There are many countries that have experienced firsthand the power of British "imagination and creativity," including Iraq, Libya, Syria and Yemen in this century alone. But not the kind Johnson spoke about. Just last month, the foreign secretary and the cabinet he is part of were welcoming Saudi Arabia's crown prince and de facto ruler Mohammad bin Salman as he visited the country.
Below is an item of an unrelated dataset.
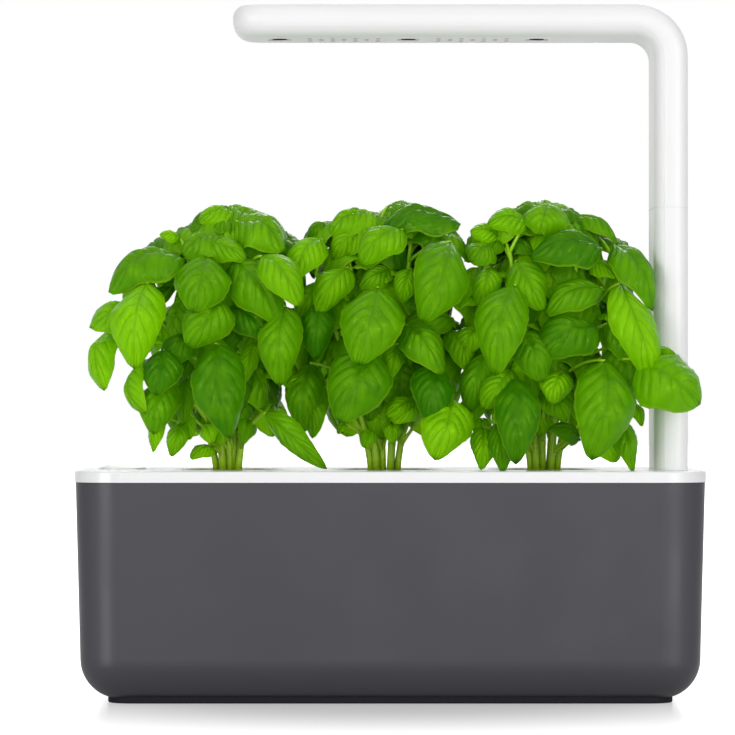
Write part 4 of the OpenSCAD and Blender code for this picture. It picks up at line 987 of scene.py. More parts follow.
LEFT_STEMS = (
    Stem((-5.5, -2), (-38, -13, 202)),
    Stem((-2.5, -5), (-19, -20, 214)),
    Stem((0.5, -3), (-5, -14, 222)),
    Stem((2.5, -1), (9, -15, 226)),
    Stem((5, -3), (21, -12, 196)),
    Stem((-0.5, 4), (-9, 22, 216)),
    Stem((2.5, 5), (12, 26, 206)),
)
LEFT_LEAVES = (
    Leaf(0, (-20, -24, 212), (-58, -28, 201), 27, (-0.25, -0.6, 0.75), 0.3),
    Leaf(0, (-38, -36, 200), (-43, -56, 162), 24, (0, -1, 0.35), 0.95),
    Leaf(0, (-43, -20, 186), (-64, -36, 182), 23, (-0.5, -0.8, 0.3)),
    Leaf(0, (-51, -16, 180), (-62, -36, 152), 19, (-0.7, -0.7, 0.2), 0.9),
    Leaf(0, (-41, -30, 163), (-42, -46, 139), 15, (-0.8, -0.6, 0)),
    Leaf(1, (-30, -34, 168), (-33, -50, 149), 19, (-0.1, -1, 0.3), 0.05),
    Leaf(1, (-29, -26, 154), (-34, -46, 131), 20, (0, -1, 0.2), 0.3),
    Leaf(1, (-32, -18, 136), (-36, -30, 121), 8, (-0.3, -1, 0.2)),
    Leaf(1, (-22, -22, 133), (-26, -34, 119), 10, (0, -1, 0.3)),
    Leaf(1, (-20, -14, 137), (-18, -26, 127), 9, (0, -1, 0.4)),
    Leaf(2, (-5, -38, 171), (3, -58, 129), 25, (0.1, -1, 0.25), 0.12),
    Leaf(2, (-10, -30, 213), (-15, -50, 189), 26, (0, -1, 0.35), 0.35),
    Leaf(2, (-3, -28, 193), (-17, -46, 172), 22, (0, -1, 0.3), 0.45),
    Leaf(2, (-2, -20, 222), (-22, -26, 217), 22, (-0.2, -0.6, 0.8), 0.5),
    Leaf(2, (4, -4, 234), (-14, -12, 233), 14, (0, -0.6, 0.9)),
    Leaf(3, (4, -14, 231), (28, -26, 219), 27, (0.25, -0.7, 0.6), 0.55),
    Leaf(3, (-10, -24, 217), (9, -34, 213), 14, (0, -0.8, 0.6)),
    Leaf(3, (3, -26, 211), (25, -42, 184), 25, (0.1, -1, 0.4), 0.4),
    Leaf(3, (17, -36, 213), (36, -52, 192), 19, (0.2, -1, 0.4), 0.75),
    Leaf(3, (1, -20, 189), (21, -34, 174), 17, (0.1, -0.9, 0.4), 0.05),
    Leaf(4, (28, -30, 189), (26, -46, 153), 20, (0, -1, 0.2), 0.45),
    Leaf(4, (13, -18, 172), (10, -28, 154), 9, (0.2, -1, 0.2)),
    Leaf(1, (-19, -22, 176), (-28, -38, 163), 16, (0, -1, 0.3)),
    Leaf(2, (-19, -20, 155), (-20, -32, 134), 11, (0, -1, 0.2)),
    Leaf(1, (-23, -10, 222), (-32, -14, 225), 7, (0, -0.8, 0.6)),
    Leaf(2, (-11, -18, 132), (-7, -28, 125), 9, (0, -1, 0.4)),
    Leaf(1, (-7, -14, 121), (-17, -24, 118), 9, (-0.2, -0.8, 0.5)),
    Leaf(3, (-1, -12, 131), (-4, -26, 124), 10, (0, -1, 0.3)),
    Leaf(4, (11, -14, 135), (8, -28, 125), 9, (0, -1, 0.3)),
    Leaf(4, (19, -40, 138), (46, -56, 112.5), 12, (-0.3, -0.9, 0.1), 0.35),
)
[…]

Riyadh is among the biggest buyers of British arms, including bombs, which it uses to hit all sorts of targets in Yemen. The strikes include civilian factories, marketplaces and funeral ceremonies, which has been harschly condemned by rights groups. While brushing off responsibility for some of the cases entirely, the Saudis tend to write off others as errors or unavoidable collateral damage, so the British government doesn't seem to be particularly bothered that UK weapons kill civilians in Yemen.

Johnson praised the UK-manufactured light sabers, which make a "mysterious buzz" to inspire children and help the country stand against Russia in a company of "admirers and friends." Somehow the arsenals it sells to Saudi Arabia, fueling the kingdom's three-year bloodbath in Yemen, didn't make their way into the speech.